(Journal: L’viv, Ukraine: September, 1999) Lloyd and Biggy wanted to keep pressing on. We next drove to a very poor part of L’viv, where they wanted to show me a soup kitchen they established for orphans who have been left on the streets to fend for themselves. The soup kitchen was on the back side of a blockhouse complex, up on the second level. The small space included two rooms and a hallway. One room was where they cook the soup. Women were standing, tightly squeezed, between two stoves. On the stoves were two caldrons of steaming carrot, onion, and beet soup. In the hallway, two old women sat on stools scraping clean the vegetables to be dumped into the soup.

A high-energy, short Ukrainian fellow named Meeche is in charge of the soup kitchen. How he ever gets fifty kids packed into the other room challenges my imagination. But he showed us how the stray kids not only eat there for free but also gather consistently to sing religious songs as Meeche accompanies them on the guitar.

Biggy left us at the soup kitchen, and Lloyd and Meeche took over the tour from that point.
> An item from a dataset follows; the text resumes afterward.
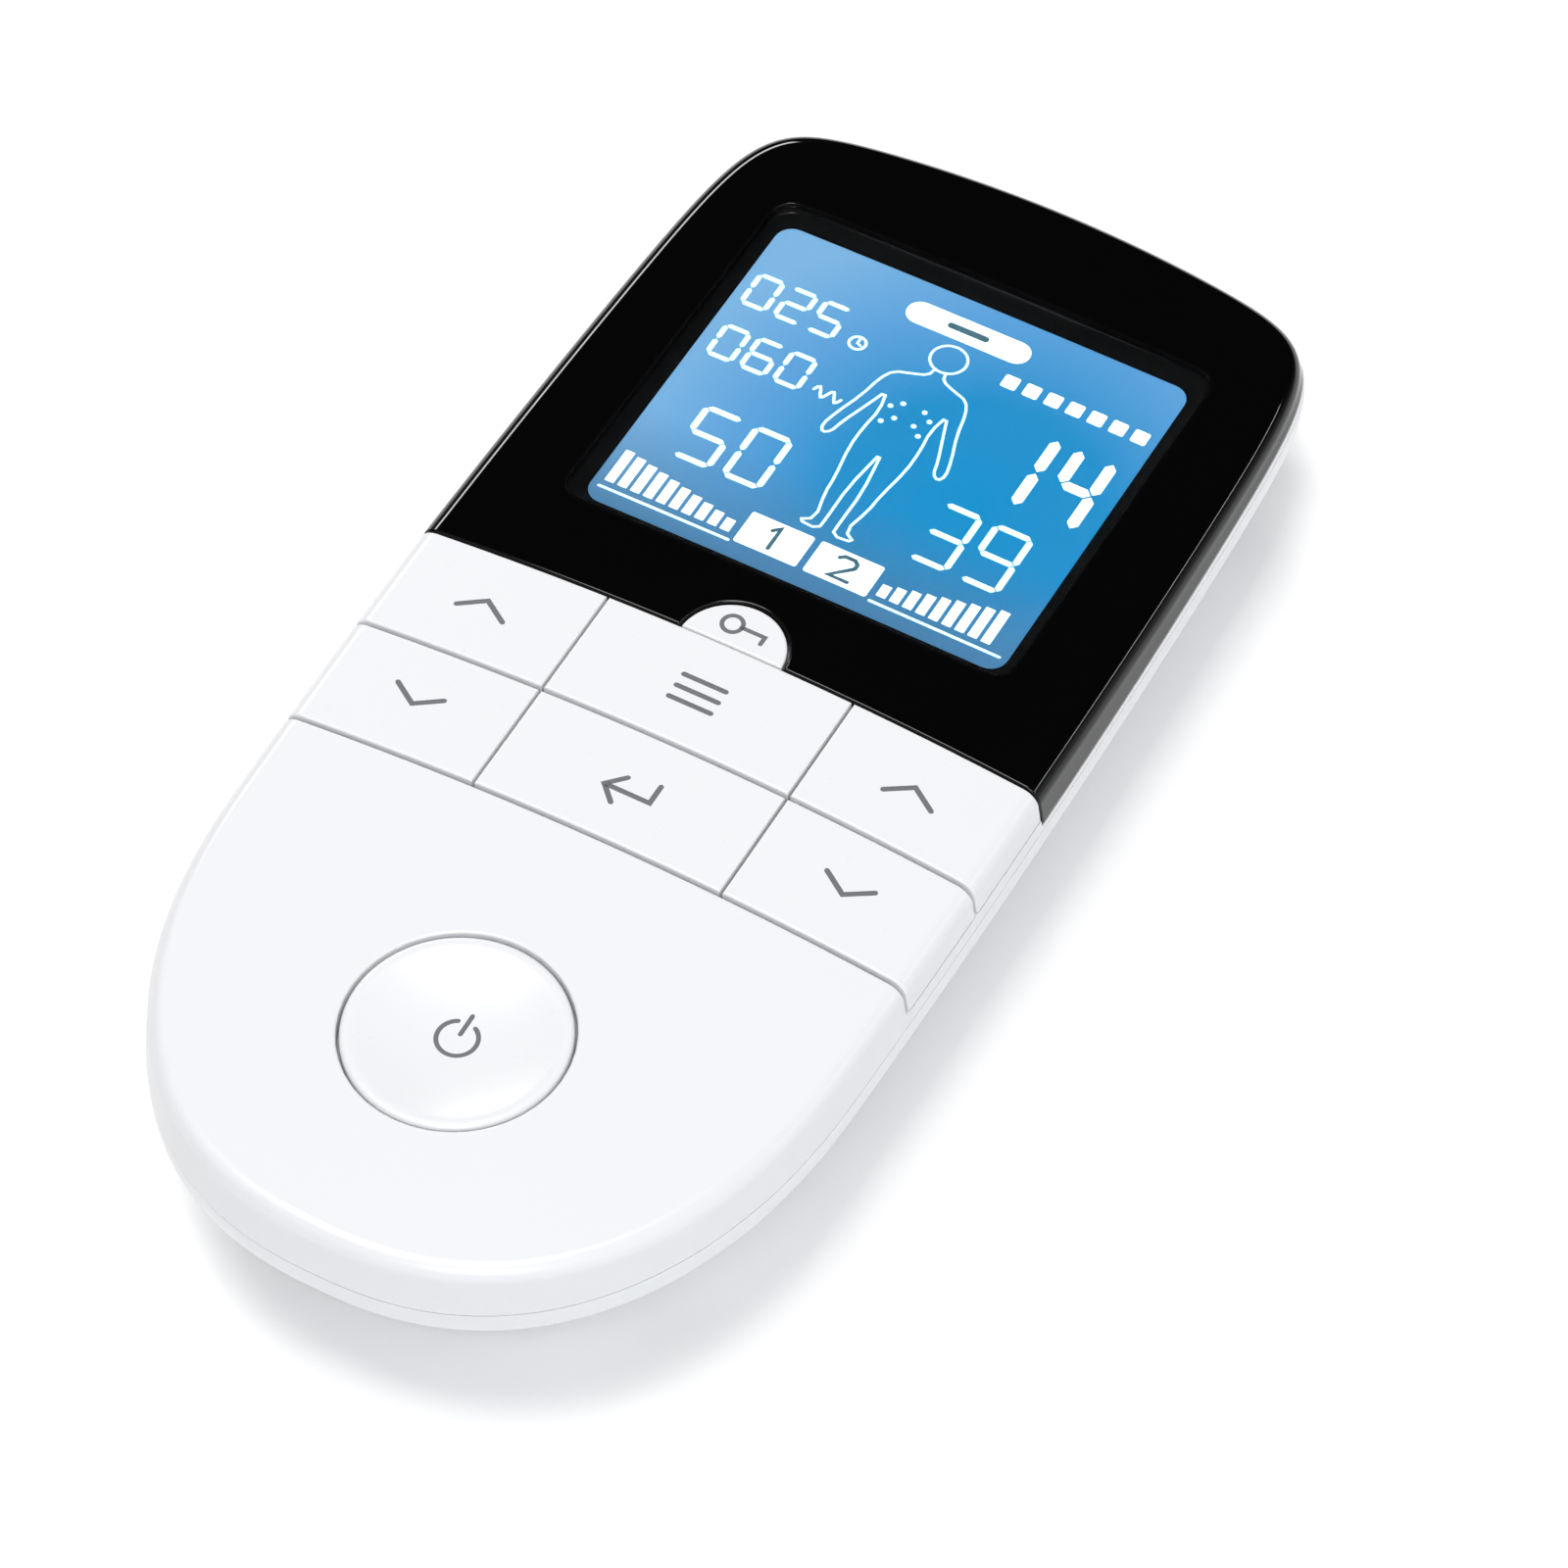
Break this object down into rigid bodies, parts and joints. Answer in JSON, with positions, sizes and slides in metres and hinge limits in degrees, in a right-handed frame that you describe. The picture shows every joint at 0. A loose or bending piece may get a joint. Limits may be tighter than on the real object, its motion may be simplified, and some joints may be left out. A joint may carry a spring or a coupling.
{
  "type": "handheld nerve and muscle stimulator",
  "caption": "Flat hand-held nerve and muscle stimulator with a round front end, a glossy display panel, flap keys, a round power key, lead sockets and a sliding battery lid.",
  "frame": {"origin": "middle of the case's plan, on the flat back that it lies on", "axes": "+X to the user's right, +Y towards the display and the lead sockets, +Z out of the face with the keys"},
  "size_m": [0.063, 0.132, 0.02],
  "materials": {
    "shell": "satin, moulded white",
    "key": "satin, moulded white with grey printed symbols",
    "panel": "polished black",
    "window": "clear polished plastic",
    "lcd": "blue backlit liquid crystal display with pale segments",
    "holder": "matt black moulding",
    "guide": "frosted clear plastic",
    "chip": "matt black epoxy",
    "rubber": "dark conductive rubber",
    "board": "green solder mask",
    "metal": "nickel plated steel",
    "copper": "varnished copper wire on dark cores",
    "sleeve": "shrink sleeve",
    "cell": "printed metal can, plain green and silver",
    "socket": "black moulding"
  },
  "bodies": {
    "case": {"top_housing": "shell", "rear_housing": "shell", "display_cover": "panel", "display_window": "window", "lcd_glass": "lcd", "lcd_holder": "holder", "light_guide": "guide", "backlight_bar": "chip", "lcd_connector": "rubber", "main_board": "board", "switch_left_up": "metal", "switch_left_down": "metal", "switch_right_up": "metal", "switch_right_down": "metal", "switch_menu": "metal", "switch_enter": "metal", "switch_lock": "metal", "switch_power": "metal", "cell_1": "cell", "cell_2": "cell", "cell_3": "cell", "contact_front_pair": "metal", "contact_front_single": "metal", "contact_back_single": "metal", "contact_back_pair": "metal", "controller_chip": "chip", "clock_crystal": "metal", "output_transformer_1": "copper", "output_transformer_2": "copper", "capacitor_1": "sleeve", "capacitor_2": "sleeve", "buzzer": "holder", "output_jack_1": "socket", "output_jack_2": "socket", "screw_1": "metal", "screw_2": "metal", "screw_3": "metal", "screw_4": "metal"},
    "key_left_up": {"key_left_up": "key", "actuator_left_up": "holder"},
    "key_left_down": {"key_left_down": "key", "actuator_left_down": "holder"},
    "key_right_up": {"key_right_up": "key", "actuator_right_up": "holder"},
    "key_right_down": {"key_right_down": "key", "actuator_right_down": "holder"},
    "key_menu": {"key_menu": "key", "actuator_menu": "holder"},
    "key_enter": {"key_enter": "key", "actuator_enter": "holder"},
    "key_lock": {"key_lock": "key", "actuator_lock": "holder"},
    "key_power": {"key_power": "key", "actuator_power": "holder"},
    "lid": {"battery_lid": "shell"}
  },
  "joints": [
    {"name": "left_up_press", "type": "hinge", "parent": "case", "child": "key_left_up", "pos_m": [-0.031, -0.0012, 0.0159], "axis": [0, 1, 0], "range_deg": [0, 1.6], "stiffness_Nm_per_rad": 0.5, "springref_deg": -0.23},
    {"name": "left_down_press", "type": "hinge", "parent": "case", "child": "key_left_down", "pos_m": [-0.031, -0.0132, 0.0159], "axis": [0, 1, 0], "range_deg": [0, 1.6], "stiffness_Nm_per_rad": 0.5, "springref_deg": -0.23},
    {"name": "right_up_press", "type": "hinge", "parent": "case", "child": "key_right_up", "pos_m": [0.031, -0.0012, 0.0159], "axis": [0, -1, 0], "range_deg": [0, 1.6], "stiffness_Nm_per_rad": 0.5, "springref_deg": -0.23},
    {"name": "right_down_press", "type": "hinge", "parent": "case", "child": "key_right_down", "pos_m": [0.031, -0.0132, 0.0159], "axis": [0, -1, 0], "range_deg": [0, 1.6], "stiffness_Nm_per_rad": 0.5, "springref_deg": -0.23},
    {"name": "menu_press", "type": "slide", "parent": "case", "child": "key_menu", "axis": [0, 0, -1], "range_m": [0, 0.0004], "stiffness_N_per_m": 1500, "springref_m": -0.0001},
    {"name": "enter_press", "type": "slide", "parent": "case", "child": "key_enter", "axis": [0, 0, -1], "range_m": [0, 0.0004], "stiffness_N_per_m": 1500, "springref_m": -0.0001},
    {"name": "lock_press", "type": "slide", "parent": "case", "child": "key_lock", "axis": [0, 0, -1], "range_m": [0, 0.0004], "stiffness_N_per_m": 1500, "springref_m": -0.0001},
    {"name": "power_press", "type": "slide", "parent": "case", "child": "key_power", "axis": [0, 0, -1], "range_m": [0, 0.0004], "stiffness_N_per_m": 1500, "springref_m": -0.0001},
    {"name": "lid_slide", "type": "slide", "parent": "case", "child": "lid", "axis": [0, -1, 0], "range_m": [0, 0.012]}
  ]
}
Meeche asked if I would accompany them to the prison. I agreed. He quickly walked to the kitchen and grabbed a long, plastic-handled knife. In the small hallway, he stopped to sharpen the knife on a stone.

I couldn’t resist chiding Meeche for being crazy enough to think they’d let him into the prison with the long, sharp knife. He just laughed as he stuck the knife into his little canvas bag.

In a lower part of downtown L’viv, Meeche pulled his old station wagon over to the curb and then motioned for us to follow him. He grabbed a very large cardboard box from the back of his wagon. We went down the block and around the corner to the left. Then we took two steps down from the sidewalk and right into a state-run store—a leftover relic from the Communist days. People were jammed into the store, pushing and shoving to get to the counter.

Meeche talked to the extremely unmotivated woman in her old, state-issued, dirty smock behind the counter. She was so obviously used to saying no that her head was shaking no even though she agreed that Meeche could buy some government-subsidized loaves of bread. He had her give him enough loaves to fill the large cardboard box, and then he purchased a case of packets containing about two cups of sugar each.

With our treasures, we paraded back to the station wagon and climbed back into the vehicle. Meeche backed up across the street and positioned the station wagon right in front of a couple of solid-steel gates. Soon a stern-looking uniformed man with a gun came out and opened the frightening gates for us to drive through.

When Meeche had parked the car earlier, I had noticed the tall walls on one side of the street, which stretched the length of a couple of blocks. But I never realized that it was the site of the old prison we would be visiting. But once inside the outer gates, there certainly was no question that we were in a very secure prison. On the inside walls were guard posts and razor-wire fences.

When we stopped, Meeche jumped out of the station wagon and popped open the back doors. He reached into his canvas bag and proceeded to whip out his long, sharp knife. I was hoping the guards wouldn’t shoot him on the spot. But they just stood around and watched as Meeche pulled out the large box of bread and began cutting the oblong loaves into four pieces each. He then gave the pieces to Lloyd to stuff into a large, green, plastic bag.

Quite a group of guards had gathered by that time. I had my brown camera bag slung over my shoulder and had taken pictures of the store where Meeche purchased the bread, as well as the large steel gates of the prison. Meeche told me the guards would definitely not allow any photo taking inside the prison. I certainly could understand the reason for that. Lloyd said he once got a few feet of video-camera footage before they shook their heads at him.

When the bread was all cut and sacked, and Meeche and Lloyd picked up the case of sugar along with miscellaneous sacks of candy, the entourage of guards accompanied us across the open compound toward a steel door with bars. We went up about four steps into a dirty waiting area that was tightly enclosed and had a dirty service window on one side. There, we were asked to shove our passports through a crack under the glass.

Once our passports were checked, a heavy door at the other end of the room clicked, and the front guard ushered us into a long hallway with steel-bar doors on either end. After going through another secured hallway, we entered an open courtyard. The smell as we walked outside was strong enough to gag me. On the other side of the courtyard, we walked past a cage that held big black guard dogs. Another solid steel door opened in the middle of a wall, and we entered with some guards in front of us and some guards following us.

Our pace was slowed because we had to follow two other guards up a flight of stairs as they accompanied a prisoner back to his cell. The prisoner was about twenty-two years old, could hardly move one foot in front of the other, and looked like death warmed over.

Once on the second floor, we were introduced to the prison nurse, and she invited us into her clinic. She was a short, hardened woman in her early fifties, and her hair was a weird shade of peroxide blonde. But her kind eyes surprised me. I immediately wondered what kind of woman would be a nurse in an old Communist prison, where she had absolutely nothing available to treat her treacherous patients.